Consequently, we affirm the trial court's order suppressing defendant's confession and the order denying defendant's motion to dismiss for alleged failure to receive a prompt and speedy trial.

Affirmed.

NOTES

[*] Recorder's Court judge, sitting on the Court of Appeals by assignment.

[1] Two companion cases arising out of this homicide are People v Malone, Court of Appeals Docket No. 95284, which remains pending, and People v Hodo, unpublished opinion per curiam of the Court of Appeals, decided February 27, 1987 (Docket No.b 93255).

[2] People v Walker (On Rehearing), 374 Mich. 331; 132 NW2d 87 (1965).

[3] 154 Mich. App. 618, 620; 398 NW2d 474 (1986).

[4] 135 Mich. App. 714; 356 NW2d 241 (1984), lv den 422 Mich. 940 (1985).

[5] Mich App 605; 143 NW2d 182 (1966).

[6] 23 Mich. App. 550, 552; 179 NW2d 206 (1970).

[7] 109 Mich. App. 147, 156-157; 311 NW2d 734 (1981), lv den 412 Mich. 913 (1982).

[8] 129 Mich. App. 306; 342 NW2d 303 (1983), lv den 418 Mich. 951 (1984). Also see People v Morris, 57 Mich. App. 573, 575-576; 226 NW2d 565 (1975), lv den 394 Mich. 751 (1975).

[9] 149 Mich. App. 568, 577; 386 NW2d 594 (1986).

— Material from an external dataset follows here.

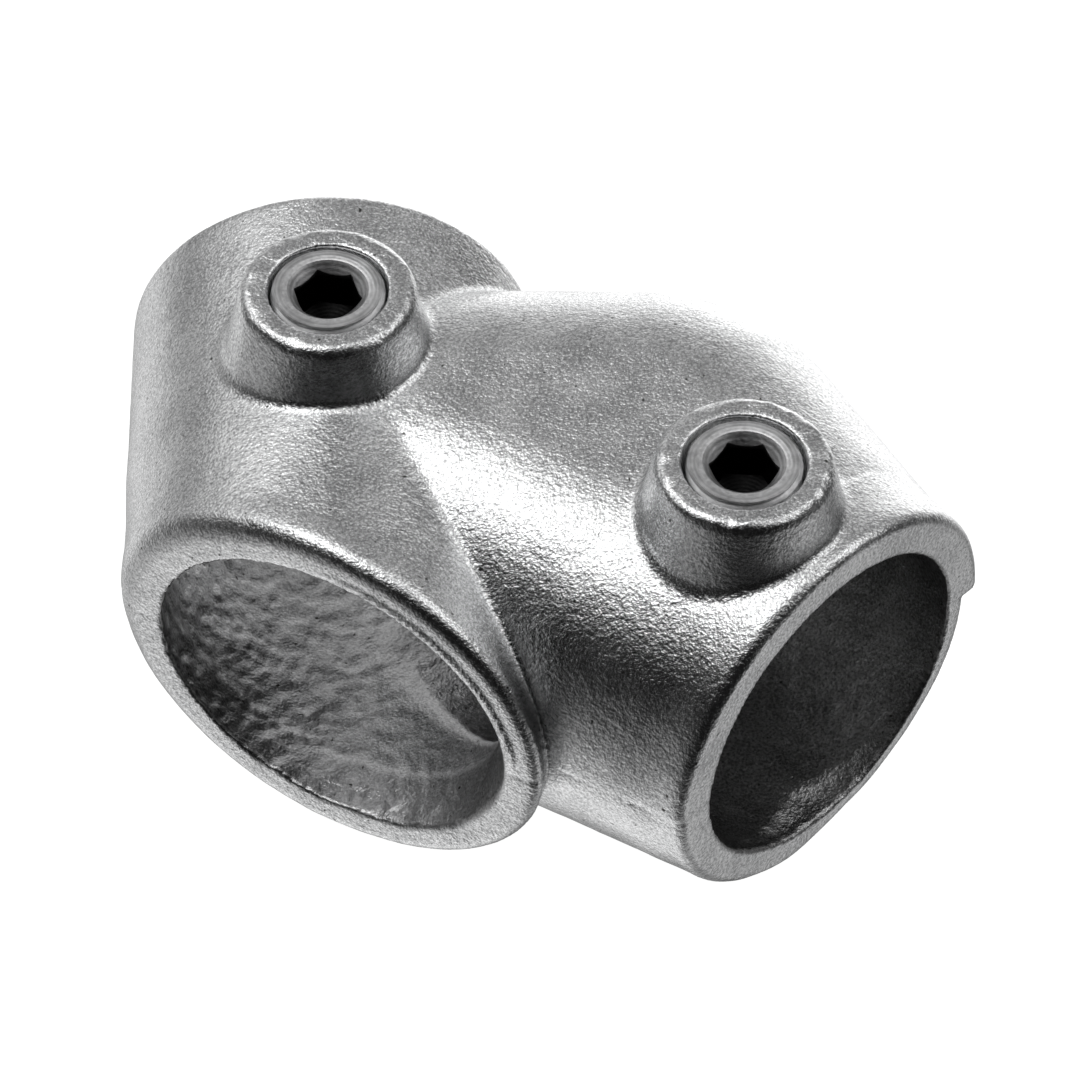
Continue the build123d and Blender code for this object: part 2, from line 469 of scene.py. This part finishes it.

[10] 364 Mich. 60, 68-69; 110 NW2d 718 (1961). This case was followed by the same case reported in 3 Mich. App. 605; 143 NW2d 182 (1966), supra.

[11] Miranda v Arizona, 384 U.S. 436; 86 S. Ct. 1602; 16 L. Ed. 2d 694; 10 ALR3d 974 (1966).

[12] The first interview began at 9:33 A.M. and ended at approximately 12:10 P.M. The second interview started around 12:45 and was completed in less than an hour.

[13] See MCR 5.906(B)(1).

[14] People v George, 399 Mich. 638, 640; 250 NW2d 491 (1977).

[15] See People v Thornton, 407 Mich. 892; 284 NW2d 125 (1979), and People v Gauntlett, 419 Mich. 909; 353 NW2d 463 (1984).

[16] Barker v Wingo, 407 U.S. 514; 92 S. Ct. 2182; 33 L. Ed. 2d 101 (1972); People v Grimmett, 388 Mich. 590; 202 NW2d 278 (1972).

[17] People v Harris, 110 Mich. App. 636; 313 NW2d 354 (1981).